As the executive director of the American Civil Liberties Union (ACLU) of Massachusetts, Carol Rose commented:
“Under the government's theory of the case, ordinary people--including writers and journalists, academic researchers, translators, and even ordinary web surfers--could be prosecuted for researching or translating controversial and unpopular ideas. If the verdict is not overturned on appeal, the First Amendment will be seriously compromised.
The government's prosecution does not make us safer. Speech about even the most unpopular ideas serves as a safety valve for the expression of dissent while government suppression of speech only drives ideas underground, where they cannot be openly debated or refuted.”
But in the closing days of 2011, as we look back on the year that’s passed, what other meaning can we grasp from Mehanna’s conviction?

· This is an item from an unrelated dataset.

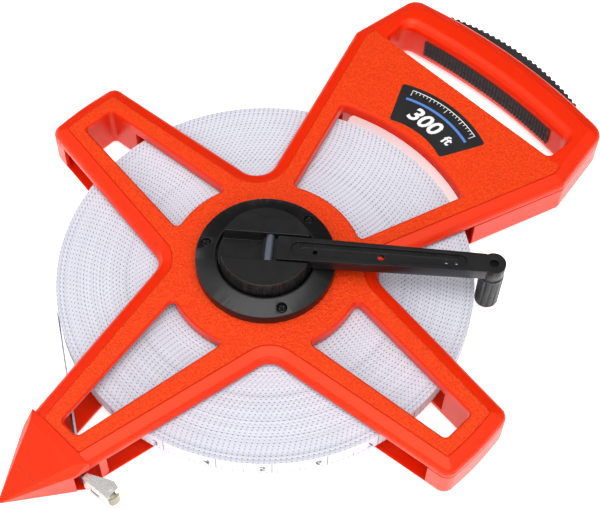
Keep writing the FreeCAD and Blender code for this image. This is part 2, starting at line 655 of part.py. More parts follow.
def crank_arm():
    """Tapered arm with a long pocket in its face, a cradle round the hinge pin and a boss for the knob."""
    z0 = HINGE_Z - ARM_THICK / 2
    z1 = HINGE_Z + ARM_THICK / 2
    start = HINGE_X + 4.5
    tip = CRANK_R - 4.0
    wide, narrow = ARM_HALF_WIDTH
    body = prism([(start, wide, 1.0), (tip, narrow, 0.5), (tip, -narrow, 0.5), (start, -wide, 1.0)], z0, z1)
    body = body.fuse(rod(ARM_BOSS_R, z0 - ARM_BOSS_LIP, z1, CRANK_R, 0))
    cradle = Part.makeCylinder(ARM_THICK / 2, 2 * wide, V(HINGE_X, -wide, HINGE_Z), V(0, 1, 0))
    cradle = cradle.common(box(-10, start, -9, 9, z0 - 1, HINGE_Z + 0.6))
    web = box(HINGE_X, start + 1, -wide, wide, z0, HINGE_Z + 0.6)
    body = fuse([body, cradle, web])
    body = body.cut(Part.makeCylinder(CRANK_PIN_R + CLEAR, 20, V(HINGE_X, -10, HINGE_Z), V(0, 1, 0)))
    pocket = [(14.5, 5.0, 4.5), (117.0, 4.2, 4.0), (117.0, -4.2, 4.0), (14.5, -5.0, 4.5)]
    groove = [(20.0, 2.6, 2.4), (112.0, 2.2, 2.0), (112.0, -2.2, 2.0), (20.0, -2.6, 2.4)]
    under = [(12.0, 5.4, 1.0), (118.0, 4.4, 1.0), (118.0, -4.4, 1.0), (12.0, -5.4, 1.0)]
    body = body.cut(prism(pocket, z1 - 2.4, z1 + 1)).cut(prism(groove, z1 - 2.8, z1))
    body = body.cut(prism(under, z0 - 1, z0 + 2.4))
    for x, radius in ARM_HOLES:
        body = body.cut(rod(radius, z0 - 3, z1 + 1, x, 0))
    body = body.cut(Part.makeSphere(DETENT_BALL_R + 0.3, V(DETENT_X, 0, z0 - 1.6)))
    body = body.cut(rod(KNOB_AXLE_R + CLEAR, z0 - 3, z1 + 1, CRANK_R, 0))
    return arm_local(body)


def knob_axle():
    body = fuse([rod(KNOB_AXLE_R, KNOB_STEP_Z, HINGE_Z + ARM_THICK / 2 - 2.4, CRANK_R, 0),
                 rod(2.2, KNOB_Z0 + 2.6, KNOB_STEP_Z, CRANK_R, 0),
                 rod(4.0, KNOB_Z0 + 0.9, KNOB_Z0 + 2.6, CRANK_R, 0)])
    return arm_local(body)


def crank_knob():
    """Fluted knob, slightly tapered, hanging from the arm when the crank is stowed."""
    z0 = KNOB_Z0
    z1 = HINGE_Z - ARM_THICK / 2 - ARM_BOSS_LIP - 0.4
    body = Part.makeCone(7.0, 7.3, z1 - z0, V(CRANK_R, 0, z0), UP)
    body = body.makeFillet(1.0, [e for e in body.Edges if e.BoundBox.ZLength < 0.1])
    for i in range(KNOB_FLUTES):
        at = polar(8.0, i * 360 / KNOB_FLUTES)
        body = body.cut(rod(1.35, z0 + 1.6, z1 - 2.2, CRANK_R + at.x, at.y))
    bores = ((2.7, KNOB_STEP_Z - 0.3, z1 + 1), (2.25, z0 - 1, KNOB_STEP_Z), (4.2, z0 - 1, z0 + 2.8))
    for radius, low, high in bores:
        body = body.cut(rod(radius, low, high, CRANK_R, 0))
    return arm_local(body)


def frame_screws():
    screw = flipped(cross_screw(*FRAME_SCREW_HEAD, FRAME_SCREW_R, FRAME_SCREW_LENGTH))
    return Part.makeCompound([moved(screw, x, y, FRAME_SCREW_SEAT) for x, y in FRAME_SCREWS])


PIECES = [
    front_frame, back_frame, outer_grip, inner_grip, label_plate, hub_bezel, bezel_screws, frame_screws, centre_axle,
    rear_washer, front_washer, back_cap, tape_lead, drum_core, drum_bush, hub_screws, tape_anchor, wound_tape,
    crank_hub, crank_pin, detent_ball, detent_spring, crank_arm, knob_axle, crank_knob, tape_end_strap,
    hook_plate, hook_pin, hook_claw,
]


def main():
    os.makedirs("parts", exist_ok=True)
    for make in PIECES:
        shape = make()
        size = shape.BoundBox
        print(f"{make.__name__}: solids {len(shape.Solids)}, valid {shape.isValid()}, "
              f"{size.XLength:.1f} x {size.YLength:.1f} x {size.ZLength:.1f}")
        shape.exportStep(f"parts/{make.__name__}.step")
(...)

This year, in which an American citizen was assassinated by the American government without charge or trial for his (admittedly overt) support for Al-Qaeda. [Or as one author put it: “If the government can kill someone for posting extremist sermons on the internet, why can’t it put someone in prison for doing the same thing?] Now that the 2012 National Defense Authorization Act has passed, it might give us pause to wonder... What if Mehanna hadn’t been convicted? What about the next American citizen or foreign national whom the United States claims is a supporter of Al-Qaeda, but this time without letting a jury decide? Indefinite detention or military trial it may be, crime or no crime...

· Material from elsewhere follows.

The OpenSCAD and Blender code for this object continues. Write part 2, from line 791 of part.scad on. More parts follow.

Nor is this just happening in the US. Just last week, Ahmad Faraz was convicted under the Terrorism Act of 2006 (for the “dissemination of terrorist publication”) and section 58 (which criminalizes possession of terrorist material). The charge? Distributing books that are widely available in many corporate bookstores and public libraries. The key book in the case was Syed Qutb’s Milestones, which was outlawed and burned by Nasser in 1960 as he cracked down on the Muslim Brotherhood. (Faraz received a three year sentence).
And it’s not even just about the “terrorists” themselves. Just a few weeks ago, for the first time, a woman faced a potential prison sentence for the crime of... wearing a burqa. In Canada, women can no longer take the citizenship oath while wearing the niqab or the burqa. The list could go on and on.
What path has 2011 carved for us, in which the way we think, the books we read, or the clothes we don, become markers for our propensity to terrorism, or even our determine our right to walk down the street? It’s terrifying to think how quotidian it has become to ban or criminalize what we fear, and what we are unable to understand. May 2012 be more hopeful.